The government has bowed to pressure from Members of Parliament, Telecom companies and lifted the ban on the use of Airtime scratch cards. This comes after it discovered that the move was unwise because it not only threatened its own revenue through reduced taxes on sale of airtime, it hurt businesses by making communication almost impossible.

The decision was announced at Parliament on Thursday after Speaker Rebecca Kadaga convened a meeting that brought together the Ministry of ICT, Telecom Companies and MPs.

Speaker Kadaga told the meeting that she had received numerous complaints from MPs regarding loss of access to networks following the July 31, 2018 ban on the sale of scratch cards.
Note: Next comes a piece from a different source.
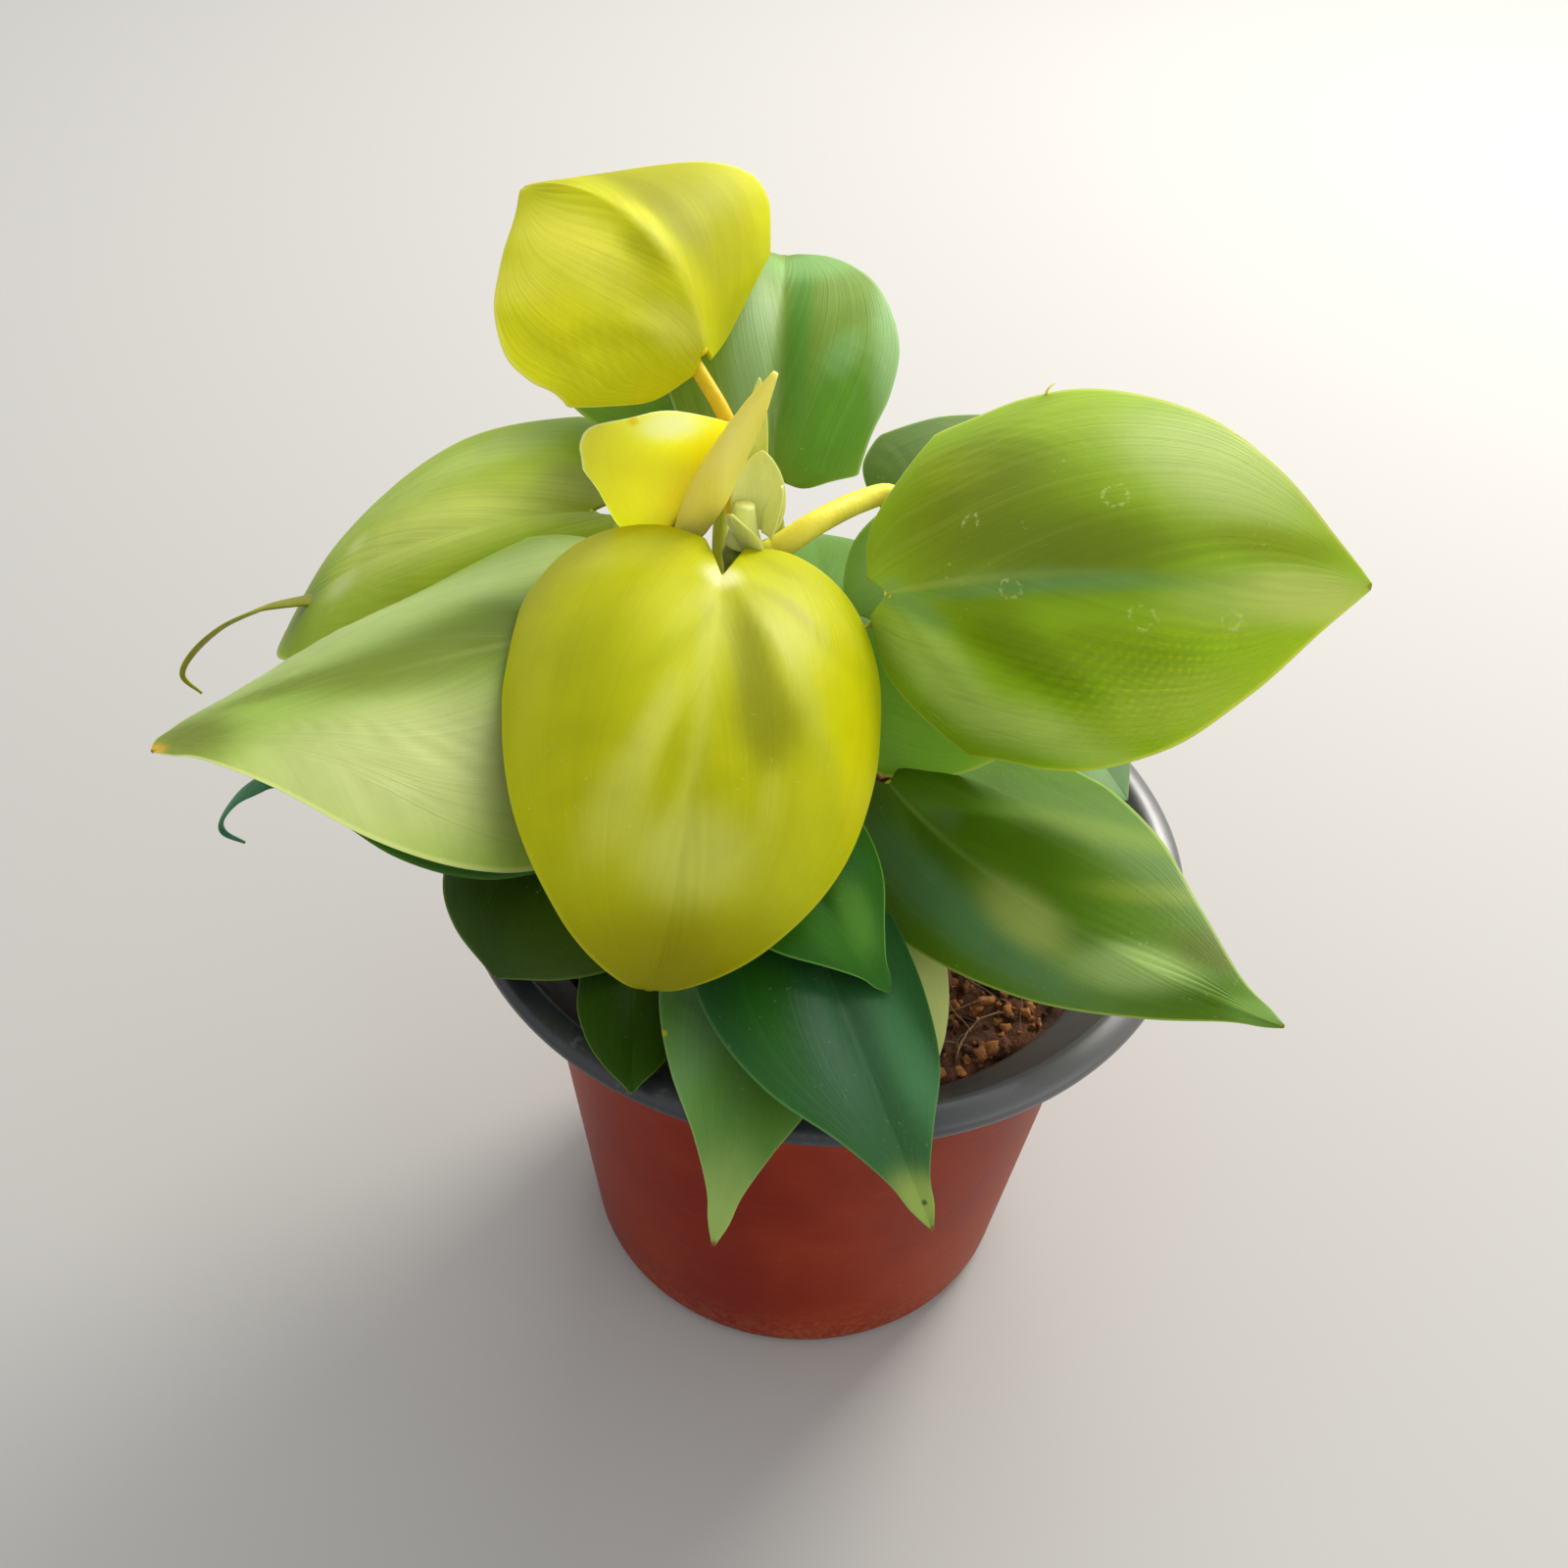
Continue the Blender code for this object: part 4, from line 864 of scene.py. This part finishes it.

She said the move created a huge gap between UCC and the masses. The called for robust sensitization of the masses on the shift towards electronic airtme.

Minister Tumwebaze admitted that there were problems of access to airtime in most parts of the country.

He said in a twitter post that: “We agreed a gradual phase out of scratch cards with intensified awareness. Major concern of MPs was on awareness. Telecos too have interest in making sure many people buy airtime. They can’t be for a measure that makes them lose. Certainly e-loading will in the long run benefit all.”

Minister Tumwebaze on why they lifted the ban

MTN’s CEO Wim Vanhelleputte warned however that the shortage of scratch cards could still be felt in the short term as they had stopped importation of the cards in view of the then pending ban. He re-assured the MPs that they will issue a fresh order for scratch cards.

The use of electronic airtime was vigorously promoted, on grounds that it would help reduce the cost of airtime that comes from printing, importing and distributing the physical stuff. Government also said they encouraged crime.